The lines to print start at the one containing "lowest point of" and end at the one containing "bpy.data.objects.remove(obj)"; print them exactly, ends included, and only them.
• • •
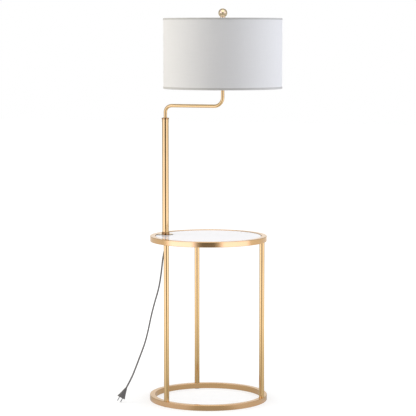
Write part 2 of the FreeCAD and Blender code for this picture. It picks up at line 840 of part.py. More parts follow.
def finial():
    neck_drop = math.sqrt(finial_ball_radius ** 2 - finial_neck_radius ** 2)
    ball_foot = finial_ball_height - neck_drop
    bore = harp_stud_diameter / 2 + thread_gap
    bore_top = stud_top + finial_bore_slack
    foot_top = finial_bottom + finial_foot_height
    waist = (foot_top + ball_foot) / 2
    edges = [
        line((bore, finial_bottom), (finial_foot_radius, finial_bottom)),
        line((finial_foot_radius, finial_bottom), (finial_foot_radius, foot_top)),
        line((finial_foot_radius, foot_top), (finial_neck_radius, waist)),
        line((finial_neck_radius, waist), (finial_neck_radius, ball_foot)),
        arc((finial_neck_radius, ball_foot), (finial_ball_radius, finial_ball_height), (0, overall_height)),
        line((0, overall_height), (0, bore_top)),
        line((0, bore_top), (bore, bore_top)),
        line((bore, bore_top), (bore, finial_bottom)),
    ]
    return lathe(edges, shade_x)


# ---------------------------------------------------------------- cord and plug
def cord_radii():
    radii = []
    for before, corner, after in zip(cord_route, cord_route[1:], cord_route[2:]):
        run_in = corner - before
        run_out = after - corner
        half_turn = run_in.getAngle(run_out) / 2
        radii.append(cord_arc_share * min(run_in.Length, run_out.Length) / math.tan(half_turn))
    return radii


def power_cord():
    radii = cord_radii()
    path = bent_wire(cord_route, radii)
    cord = round_sweep(path, cord_diameter / 2)
    share = cord.Volume / (math.pi * cord_diameter ** 2 / 4 * path.Length)
    print("cord radii", [round(radius) for radius in radii])
    print("cord length", round(path.Length, 1), "volume share", round(share, 5))
    return cord


def plug_placement():
    """Local +Z along the plug from the cord to the blades, local +X across the two blades."""
    along = (cord_route[-1] - cord_route[-2]).normalize()
    thickness = along.cross(Vector(0, 0, 1)).normalize()
    across = thickness.cross(along)
    rotation = FreeCAD.Rotation(across, thickness, along, "ZXY")
    return FreeCAD.Placement(cord_route[-1], rotation)


def rounded_rectangle(width, depth, height):
    corner = min(plug_corner, width / 2 - plug_side_flat, depth / 2 - plug_side_flat)
    top = height + cut_margin
    outline = block(Vector(-width / 2, -depth / 2, height), Vector(width / 2, depth / 2, top))
    outline = round_edges(outline, corner, lambda edge: edge.BoundBox.ZLength > cut_margin / 2)
    floor_face = min(outline.Faces, key=lambda face: face.CenterOfMass.z)
    return floor_face.OuterWire


def plug_body():
    """Flat moulded plug that widens from the cord to its face."""
    wires = [rounded_rectangle(*section) for section in plug_sections]
    body = Part.makeLoft(wires, True, True)
    body.Placement = plug_placement()
    return body


def plug_blades():
    blades = []
    end = plug_length + plug_blade_length

    def tip(edge):
        return edge.CenterOfMass.z > end - same_place and edge.BoundBox.XLength > plug_blade_thickness / 2

    for side in (-1, 1):
        middle = side * plug_blade_spacing / 2
        blade = block(Vector(middle - plug_blade_thickness / 2, -plug_blade_width / 2, plug_length),
                      Vector(middle + plug_blade_thickness / 2, plug_blade_width / 2, end))
        blade = round_edges(blade, plug_blade_corner, tip)
        hole_height = end - plug_blade_hole_setback
        hole = rod(plug_blade_hole_diameter / 2, Vector(middle - plug_blade_thickness, 0, hole_height),
                   Vector(middle + plug_blade_thickness, 0, hole_height))
        blades.append(blade.cut(hole))
    pair = Part.makeCompound(blades)
    pair.Placement = plug_placement()
    return pair


# ---------------------------------------------------------------- all pieces
pieces = {
    "base_ring": base_ring(),
    "foot_pads": foot_pads(),
    "leg_bottom_inserts": leg_inserts(base_top),
    "leg_screws": leg_screws(),
    "leg_top_inserts": leg_inserts(ring_bottom - insert_length),
    "leg_studs": leg_studs(),
    "table_ring": table_ring(),
    "glass_tabs": glass_tabs(),
    "glass_pads": glass_pads(),
    "glass_top": glass_top(),
    "pole_bracket": pole_bracket(),
    "pole_tube": pole_tube(),
    "pole_foot_plug": pole_foot_plug(),
    "pole_foot_collar": pole_foot_collar(),
    "collar_set_screw": collar_set_screw(),
    "lower_nipple": lower_nipple(),
    "lock_washer": lock_washer(),
    "lock_nut": lock_nut(),
    "cord_strain_relief": cord_strain_relief(),
    "pole_top_cap": pole_top_cap(),
    "swivel_bush": swivel_bush(),
    "pole_lead": pole_lead(),
    "arm_tube": arm_tube(),
    "arm_lead": arm_lead(),
    "head_nipple": head_nipple(),
    "check_ring": check_ring(),
    "harp_saddle": harp_saddle(),
    "harp": harp(),
    "harp_sleeve_left": harp_sleeve(1),
    "harp_sleeve_right": harp_sleeve(-1),
    "socket_cap": socket_cap(),
    "head_lock_nut": head_lock_nut(),
    "socket_shell": socket_shell(),
    "socket_insulator": socket_insulator(),
    "socket_liner": socket_liner(),
    "screw_shell": screw_shell(),
    "centre_contact": centre_contact(),
    "switch_shaft": switch_shaft(),
    "switch_key": switch_key(),
    "bulb_base": bulb_base(),
    "bulb_glass": bulb_glass(),
    "shade_drum": shade_drum(),
    "shade_top_hem": shade_top_hem(),
    "shade_bottom_hem": hem(shade_bottom_height, hem_bottom_height, 1),
    "shade_top_wire": shade_wire(top_wire_height),
    "shade_bottom_wire": shade_wire(bottom_wire_height),
    "shade_spider": shade_spider(),
    "finial": finial(),
    "power_cord": power_cord(),
    "plug_body": plug_body(),
    "plug_blades": plug_blades(),
}
for name, angle in zip(leg_names, leg_angles):
    pieces[name] = leg(angle)

os.makedirs("parts", exist_ok=True)
for name, shape in pieces.items():
    if not shape.isValid():
        raise ValueError(name + " is not a valid shape")
    shape.exportStep("parts/" + name + ".step")
print(len(pieces), "pieces; lowest point of the blades", round(pieces["plug_blades"].BoundBox.ZMin, 2))
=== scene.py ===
import json
import math

import bmesh
import bpy
from bpy.props import FloatProperty, FloatVectorProperty, PointerProperty
from mathutils import Matrix, Vector

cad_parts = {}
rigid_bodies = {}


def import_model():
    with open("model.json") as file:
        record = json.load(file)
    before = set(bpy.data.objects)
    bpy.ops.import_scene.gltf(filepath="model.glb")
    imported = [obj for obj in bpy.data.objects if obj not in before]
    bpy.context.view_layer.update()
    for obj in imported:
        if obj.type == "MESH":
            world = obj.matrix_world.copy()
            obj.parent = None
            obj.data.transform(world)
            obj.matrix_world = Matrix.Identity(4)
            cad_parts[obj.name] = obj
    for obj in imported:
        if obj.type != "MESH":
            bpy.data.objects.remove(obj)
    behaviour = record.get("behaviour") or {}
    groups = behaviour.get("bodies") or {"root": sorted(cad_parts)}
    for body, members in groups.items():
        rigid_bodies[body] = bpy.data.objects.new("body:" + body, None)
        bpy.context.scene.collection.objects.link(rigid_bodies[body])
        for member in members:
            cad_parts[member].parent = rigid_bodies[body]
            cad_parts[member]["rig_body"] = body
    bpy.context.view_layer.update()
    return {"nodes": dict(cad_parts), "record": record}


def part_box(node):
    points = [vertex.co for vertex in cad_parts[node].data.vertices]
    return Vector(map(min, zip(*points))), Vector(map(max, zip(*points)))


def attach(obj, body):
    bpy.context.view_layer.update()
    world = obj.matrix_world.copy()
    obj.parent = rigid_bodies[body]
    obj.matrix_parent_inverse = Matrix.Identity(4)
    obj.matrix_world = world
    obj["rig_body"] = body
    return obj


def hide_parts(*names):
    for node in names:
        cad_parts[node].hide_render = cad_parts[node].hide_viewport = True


bl_info = {
    "name": "Floor lamp with glass table",
    "version": (1, 0, 0),
    "blender": (4, 5, 0),
    "location": "3D View > Sidebar > Lamp",
    "description": "Dresses the packed floor lamp with its finishes, cord, shade and studio",
    "category": "Object",
}

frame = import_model()

FULL_TURN = 2 * math.pi
SHARP_ANGLE = math.radians(32)
MERGE = 0.00001

# Route of the free cord in metres, the same points as the model's own cord.
CORD_ROUTE = [
    (-0.195, 0.0, 0.579), (-0.195, 0.0, 0.570), (-0.2024, -0.0091, 0.530),
    (-0.2056, -0.0194, 0.470), (-0.2094, -0.0353, 0.415), (-0.2210, -0.0516, 0.362),
    (-0.2303, -0.0651, 0.312), (-0.2374, -0.0789, 0.258), (-0.2461, -0.0912, 0.212),
    (-0.2592, -0.1059, 0.168), (-0.2714, -0.1203, 0.126), (-0.2833, -0.1341, 0.088),
    (-0.3002, -0.1448, 0.0526),
]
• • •
Answer in full ->
print(len(pieces), "pieces; lowest point of the blades", round(pieces["plug_blades"].BoundBox.ZMin, 2))
=== scene.py ===
import json
import math

import bmesh
import bpy
from bpy.props import FloatProperty, FloatVectorProperty, PointerProperty
from mathutils import Matrix, Vector

cad_parts = {}
rigid_bodies = {}


def import_model():
    with open("model.json") as file:
        record = json.load(file)
    before = set(bpy.data.objects)
    bpy.ops.import_scene.gltf(filepath="model.glb")
    imported = [obj for obj in bpy.data.objects if obj not in before]
    bpy.context.view_layer.update()
    for obj in imported:
        if obj.type == "MESH":
            world = obj.matrix_world.copy()
            obj.parent = None
            obj.data.transform(world)
            obj.matrix_world = Matrix.Identity(4)
            cad_parts[obj.name] = obj
    for obj in imported:
        if obj.type != "MESH":
            bpy.data.objects.remove(obj)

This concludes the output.